Search code examples
lucenefull-text-searchreplicationclucene

Search index replication


I am developing an application that requires a CLucene index to be created in a desktop application, but replicated for (read-only) searching on iOS devices and efficiently updated when the index is updated.

Aside from simply re-downloading the entire index whenever it changes, what are my options here? CLucene does not support replication on its own, but Solr (which is built on top of Lucene) does, so it's clearly possible. Does anybody know how Solr does this and how one would approach implementing similar functionality?

If this is not possible, are there any (non-Java-based) full-text search implementations that would meet my needs better than CLucene?

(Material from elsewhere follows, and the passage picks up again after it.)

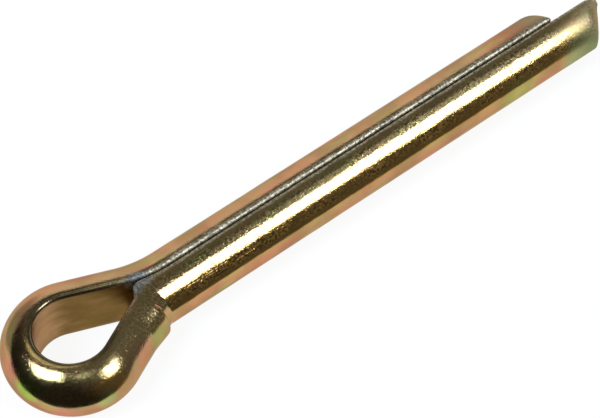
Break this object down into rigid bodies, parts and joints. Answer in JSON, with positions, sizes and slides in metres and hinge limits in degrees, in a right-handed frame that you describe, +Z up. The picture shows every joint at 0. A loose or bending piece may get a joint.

Querying the desktop application is not an option - the mobile applications must be able to search offline.


Solution

  • A Lucene index is based on write-once read-many segments. This means that when new documents have been committed to a Lucene index, all you nee to retrieve is:

    • the new segments,
    • the merged segments (old segments which have been merged in a single segment, if any),
    • the segments file (which stores information about the current segments).

    Once all these new files have been downloaded, the segments files which have been merged can be safely removed. To take the changes into account, just reopen an IndexReader.

    Solr has a Java implementation to do this, but given how simple it is, using a synchronization tool such as rsync would do the trick too. By the way, this is how Solr replication worked before Solr 1.4, you can still find some documentation on the wiki about rsync replication.